Why I’m Getting Married: A Feminist Defence
I’ve talked before about how my aversion to the wedding industry. This, coupled with my bullish Marxist-feminist beliefs that have led me to despair over the way weddings have been taken over by capitalistic and patriarchal imperatives, make the entire planning process agonizing. In response to that, a few people have rightly pointed out that if I find the entire wedding planning process so abhorrent, why not forgo it altogether? Two friends actually expressed their ‘disappointment’ in my decision to get married, which they felt was quite unfeminist. I have to admit that stung a bit. So let me clarify that when I make pointed observations about marriages and weddings, this isn’t because I don’t want to get married. I very much do.
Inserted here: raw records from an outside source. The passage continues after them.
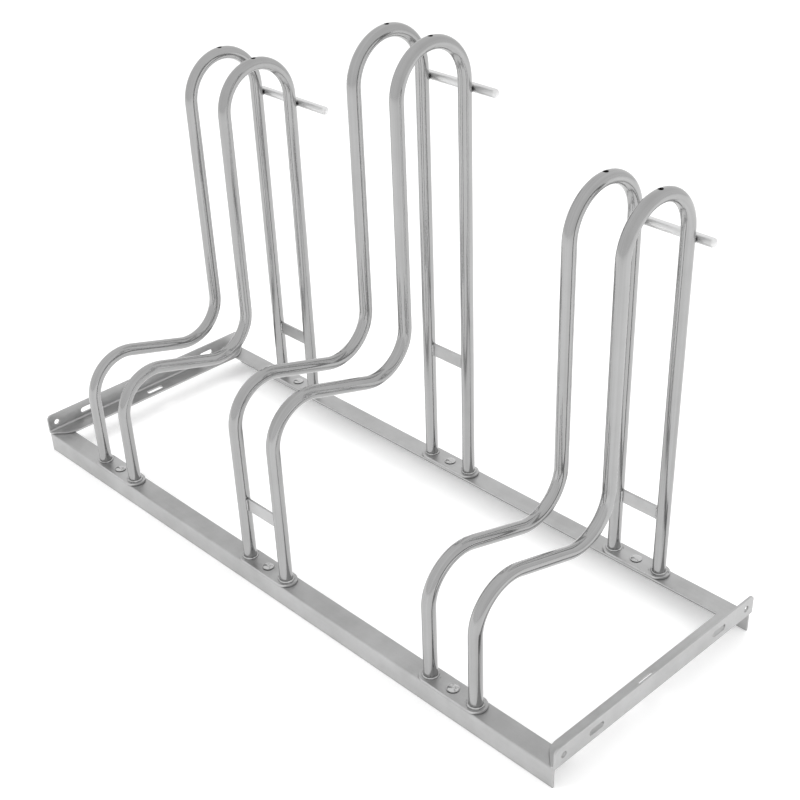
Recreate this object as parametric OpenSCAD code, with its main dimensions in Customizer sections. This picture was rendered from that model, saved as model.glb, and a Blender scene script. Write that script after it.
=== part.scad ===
// Floor bike rack with three wheel holders on a welded frame of steel angle.
// The two outer holders are low and the middle one is high, so handlebars pass each other.
// Origin: middle of the frame, on the floor. +X to the right, +Y to the rear, +Z up.
// The wheel comes in from the front, which is the -Y side.

/* [Frame] */
// Overall width over both side rails
rack_w = 1050; // [880:10:1300]
// Overall depth over both long rails
rack_d = 384; // [300:2:480]
// Leg width of the steel angle
angle_leg = 30; // [25:1:36]
// Wall of the steel angle
angle_t = 3; // [2.5:0.5:4]
// Rounding of the outer corner of the angle
angle_outer_r = 2; // [1:0.5:3]
// Rounding of the inner corner of the angle
angle_root_r = 3; // [2:0.5:4]
// How far a side rail stands out past the ends of the long rails
side_overhang = 3; // [1:0.5:6]

/* [Side rail cuts] */
// Straight part left beside the upright leg where each end is sheared
shear_start = 6.5; // [5:0.5:10]
// Rounding where the sheared end runs into the inner edge
shear_round_r = 30; // [15:1:36]
// Rounding of the top corners of the upright leg
leg_corner_r = 7; // [3:0.5:9]
// Diameter of the round joining holes
joining_hole_d = 9; // [6:0.5:11]
// Distance of a joining hole from the end of the rail
joining_hole_inset = 15; // [10:1:25]
// Width of the slotted holes
slot_w = 9; // [6:0.5:11]
// Length of the slots in the upright leg
wall_slot_l = 26; // [16:1:40]
// Distance of the slots in the upright leg from the middle of the rail
wall_slot_y = 119; // [60:1:130]
// Length of the slot in the flat leg
floor_slot_l = 30; // [16:1:40]
// Distance of the slot in the flat leg from the outer face
floor_slot_inset = 18; // [15:0.5:20]

/* [Holders] */
// Distance between neighbouring holders
place_pitch = 350; // [300:5:380]
// Outer diameter of the holder tube
tube_d = 18; // [15:0.5:21.5]
// Wall of the holder tube
tube_wall = 2; // [1.5:0.5:3]
// Clear gap for the tyre between the two tubes of a holder
tyre_gap = 58; // [45:1:70]
// Distance from the upright to the rear leg, centre to centre
hoop_w = 118; // [90:2:142]
// Centre line radius of the two lower bends
bend_r = 58; // [45:1:66]
// Angle at which the lower run falls to the rear
fall_angle = 16; // [6:0.5:22]
// Height where the front leg of a low holder starts to bend
low_bend_z = 139; // [110:1:165]
// Height of the top of a low holder
low_top_z = 592; // [480:1:720]
// How much higher the middle holder stands
lift = 98; // [60:1:140]
// Diameter of the drain hole at the top of each tube
drain_hole_d = 6; // [4:0.5:8]

/* [Straps and lock bars] */
// Height of the flat straps between the tubes
strap_h = 20; // [14:1:26]
// Thickness of the flat straps
strap_t = 3; // [2:0.5:5]
// Height of the middle of a strap on a low holder
strap_z = 124; // [100:1:150]
// How much higher the rear strap of the middle holder sits
strap_lift = 90; // [60:1:140]
// Diameter of the lock bars
lock_bar_d = 12; // [8:0.5:14]
// Length of the left lock bar
left_lock_bar_l = 147; // [100:1:160]
// Length of the middle lock bar
middle_lock_bar_l = 126; // [100:1:160]
// Length of the right lock bar
right_lock_bar_l = 113; // [100:1:160]
// Distance from the middle of a holder to the short end of its lock bar
lock_bar_start = 46; // [42:1:52]
// How far a lock bar sits below the top of its holder
lock_bar_drop = 82; // [78:1:140]

/* [Feet] */
// Thickness of the foot plates
plate_t = 4; // [3:0.5:6]
// Thread diameter of the carriage bolts
bolt_d = 6; // [5:1:8]
// Diameter of the bolt head
bolt_head_d = 16.5; // [12:0.5:20]
// Height of the bolt head
bolt_head_h = 3.9; // [2.5:0.1:5]
// Side of the square neck under the bolt head
bolt_neck_w = 6.3; // [6:0.1:8.5]
// Width of the nut across its flats
nut_w = 10; // [9:0.5:13]
// Height of the nut
nut_h = 5; // [4:0.5:7]
// Diameter of the washer
washer_d = 12.5; // [11:0.5:16]
// Thickness of the washer
washer_t = 1.6; // [1:0.1:2]

/* [Welds] */
// Leg length of the weld beads
weld_leg = 3; // [2:0.5:3]

/* [Hidden] */
$fn = 48;
half_w = rack_w / 2;
half_d = rack_d / 2;
tube_r = tube_d / 2;
tube_pitch = tyre_gap + tube_d;
foot_y = half_d - angle_leg / 2;
rail_top_z = angle_leg;
side_top_z = rail_top_z + angle_leg;
plate_top_z = rail_top_z + plate_t;
long_rail_l = rack_w - 2 * side_overhang;
hoop_r = hoop_w / 2;
upright_y = foot_y - hoop_w;
run_l = (upright_y + foot_y - 2 * bend_r * (1 + sin(fall_angle))) / cos(fall_angle);
bend_rise = 2 * bend_r * cos(fall_angle) - run_l * sin(fall_angle);
lock_bar_y = foot_y + tube_r + lock_bar_d / 2;
weld_gap = 0.1;
strap_l = tyre_gap - 2 * weld_gap;
shank_hole_d = bolt_d + 0.6;
neck_hole_w = bolt_neck_w + 0.4;
neck_h = plate_t - 0.4;
washer_hole_d = bolt_d + 0.4;
nut_bore_d = bolt_d + 0.1;
washer_top_z = rail_top_z - angle_t;
bolt_tip_z = washer_top_z - washer_t - nut_h - 3;
hole_z = rail_top_z + angle_leg / 2;
shear_end = angle_leg - shear_start;
shear_tangent = shear_round_r * tan(22.5);
lock_bar_z = low_top_z - lock_bar_drop;
lock_bar_edge_r = lock_bar_d / 2 - 1;
bend_thinning = 0.05;
bend_lap = 0.4;
strap_bead_inset = 1;
strap_bead_face = 0.4;
pad_w = 8;
pad_h = 10;
corner_bead_inset = 5;
sides = [-1, 1];
places = [-1, 0, 1];
steel = [0.70, 0.71, 0.72];
tube_steel = [0.76, 0.77, 0.78];
zinc = [0.80, 0.80, 0.78];
bead = [0.58, 0.58, 0.58];

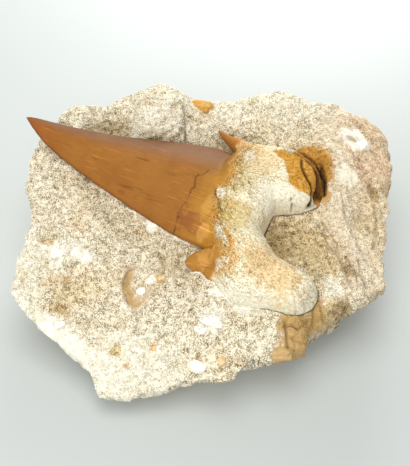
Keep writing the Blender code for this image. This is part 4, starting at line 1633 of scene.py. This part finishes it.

Let me start by saying that criticizing people for deciding to get married for being unfeminist is actually, bizarrely, falling into the same patriarchal trope that leads one to think that all marriages and all weddings are, by their very essence, sexist. It’s an observation not corroborated by empirics but by the hasty desire to judge. If two (or, heck, multiple) people decide that they want to signify the next stage of their relationship by getting married, then who is anyone else outside the couple to judge their decisions to do so? They might have a traditional relationship defined by traditional gender roles or they may not. Who knows? Who cares? If this is the arrangement that works for them, then more power to them.
I prioritize the symbolism that defines weddings. And no, when I say symbols, I don’t mean the veil, or the white dress, and any of those tropes. I think that the symbolic value of weddings is in how they enable different communities to come together to support a new partnership. For me, having a ceremony surrounded by family and friends that affirms this new chapter in our lives is meaningful. Being in the same room with all the people who we love and who love us - and having them bear witness to us beginning our lives together –is crucial to both of us for this shows that MOTL and I have a support network of people who are there rooting for us.
I can definitely intellectualize arguments against what I just said: weddings and marriages are but economic arrangements each partner enters into to bolster their economic security; communities of trust and support don’t really exist and being altruistic was never man’s “natural” state in the state of nature; blah blah blah. However, I won’t give them credence in this blog post. My decision to get married and to have a wedding is primarily emotive and is perhaps ultimately illogical but having emotions trump logic doesn’t matter to me. If we find reason to complain and to nitpick about every single decision that others make - if we base all of our life decisions on logic and reason – then what’s the fun in that? Having children ultimately isn’t logical, but people have them anyway. Doing this PhD was probably the least logical thing I could have done with my life, but hey, I did it, and despite my incessant whinging, I love it.
The key thing for MOTL and I at this point is to not get swept up by the industry and to keep telling ourselves that the wedding isn’t about anything else but forming a foundation of community support to set the stage for our marriage. This is obviously easier said than done. It’s hard to plan the wedding when the entire industry is based on regressive ideas of gender relations. These ideas inform how different things, like wedding dresses, wedding cakes, wedding venues, etc., are packaged. For example, when trying to assess our options, I stumbled upon a website called “Babbling Brides,” which is but one off-shoot of similarly titled websites like “the Knot,” “Canadian Bride,” and “Wedding Belles.” In clicking through the forums giving information on venues, I was appalled to see the anonymous posters end their messages with the following taglines:
“Enjoying the rest of our lives together! I’m a Mrs!”
“LLL is all married up!”
“We are man and wife.”
“Countdown to being Mrs. X: 14 months and 7 days!”
Because the wedding industry seems to be entirely based on catering to women (never men!) with these sentiments, it makes it even harder for those of us who don’t want any of this sexist drivel. Do you know the number of times I’ve had to clarify that I do not want to be a princess during the big day or that my goal isn’t to be the most radiant person in the room (if I did look ‘radiant’ on the day, it’s because my cheeks will be flushed from all the wine I’ll be consuming)? I’ve lost count.
In sum, MOTL and I have decided to forego these expectations and keep reminding ourselves of why we are getting married in the first place: we want a community of loved ones around us. We want to have a kickass party with family and friends from different stages of our lives. Off the top of my head, I have my family, my high school friends, my undergrad crew, my PhD crew, my UN/human rights crew and my London crew – having everyone finally meet each other and spend the night eating and dancing will be such good fun. And MOTL, I am sure, feels the same way about having his different groups of family and friends gathered around him. Celebrating with our respective people will be what will make it a good day, and not, say, the presence of expensive linen or china, or the availability of a string quartet during the reception or any of the other things being peddled to us by assorted wedding salesreps.